A Bridge Between Two Worlds // A chareidi woman teaches students in an Arab city

By Sima Horovitz

“Boker tov, talmidim,” she begins each lesson in Hebrew. The students stand up and answer, “Boker tov, hamorah.” Then they sit back down and the lesson begins.

“I had been teaching for a number of years,” Mrs. Ital Levy recounts. “I was thinking of going in another direction and trying something else when I received a proposal from the Abraham Initiative suggesting that I teach in Umm al-Fahm. They were looking for a Hebrew teacher who understood Arabic. I had heard of the organization so I considered it, realizing that it was certainly something different. I called our rav to ask him about it. He wasn’t available to take the call, so I sent him a message that I had a job interview at an Arab school in Umm al-Fahm. He wrote back: ‘Take the job. Hashem will help you.’ That’s what convinced me to do it. I felt it was the right thing for me to do.

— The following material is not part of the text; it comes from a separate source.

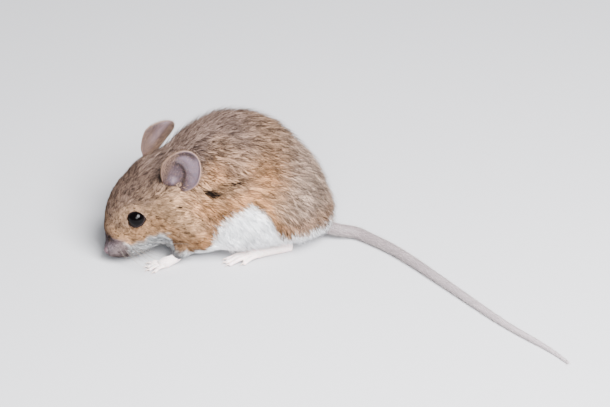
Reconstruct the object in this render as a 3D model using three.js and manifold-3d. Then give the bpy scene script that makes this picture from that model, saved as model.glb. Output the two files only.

“I went to the school for the interview,” she continues. “In my phone calls, in my emails and on my résumé there is no indication that I am religious. But when they saw me with my chareidi attire, with my snood and modest clothes, they asked if I was sure I was in the right place. ‘The job is here in Umm al-Fahm, you know,’ they informed me. ‘Yes, I know,’ I smiled back. I can’t explain it, but I felt this was the right place for me, and I got the job.”
Three years later, Ital says she is very pleased with her decision, and that she feels she has found her calling. She recently received a tempting offer to become vice principal of a new school in Afula. She turned it down because she decided to stay in Umm al-Fahm.

She explains, “When I first arrived many people were surprised, and they were flustered by my presence. I was also worried in the beginning, but I found children who really wanted to learn Hebrew, and I also enjoyed interacting with their parents. I felt that they respected me, and not just because I was teaching their children. I was a teacher of real life who answered their questions about difficult things that happen on a daily basis. I have learned how to relate to them very well, and I feel that I’m much more than a language teacher.

“When I talk to my Arab neighbors I find that we have a lot of values in common, such as tzniut, respect for teachers and of belief in the Creator. I believe that as a religious teacher I can get along and connect with the traditional Arabs more than a secular teacher who, for example, arrives in immodest clothing and does not understand the way of life of a deeply traditional society.”

“Do Muslim children show respect for their teachers?”

“They behave the same way as any children,” she answers. “They can be noisy and chutzpahdik, and there is a lack of discipline just like in any school. I will say that these parents have more respect for teachers than the parents I interacted with in Israeli schools, but it is not so great a dichotomy that I would consider them as different worlds. It’s not about the Jewish or Arab sectors; it’s more universal.”

Ital was born to a religious Zionist family that emigrated from Morocco and spoke Arabic. “I was born here in Israel,” she says, “but I learned Arabic from my parents. My mother worked in hospitals and used her Arabic to deal with Arab patients. My father was engaged in animal trading and raising sheep, and he also had contact with Arab speakers, so I learned the language, too. Children absorb languages quickly, which I’ve seen firsthand from my experience as a teacher.”

Though raised in a religious home, over time she drifted away from observance, attended secular schools and served in the Israeli Army. As a young adult she began to seek her way back and drew closer to Judaism. She began studying communications and thought of working in academia. It was her high-level studies, she feels, that got her more interested in Judaism.

“We studied different complex theories and—having had some prior knowledge of Judaism—I realized that what was being taught as complicated, intellectual theories were actually all discussed previously by Chazal. All kinds of notions being presented as chiddushim can be found in Pirkei Avot. For example, there is a theory in sociology called ‘The Looking-Glass Self’ by American sociologist Charles Horton Cooley. He explains the connection with the environment and social interaction as the basis for creating our self-images. We understand the way others relate to our behavior. We interpret the judgment of others about us, and we evaluate our behavior in accordance with the responses of others. According to Cooley, self is a generalized image of the way we are perceived by other people, and thus demonstrates the impact that the environment has on us. But in our religion we already have that summed up: Make sure to have the right friends and you will develop a good personality accordingly.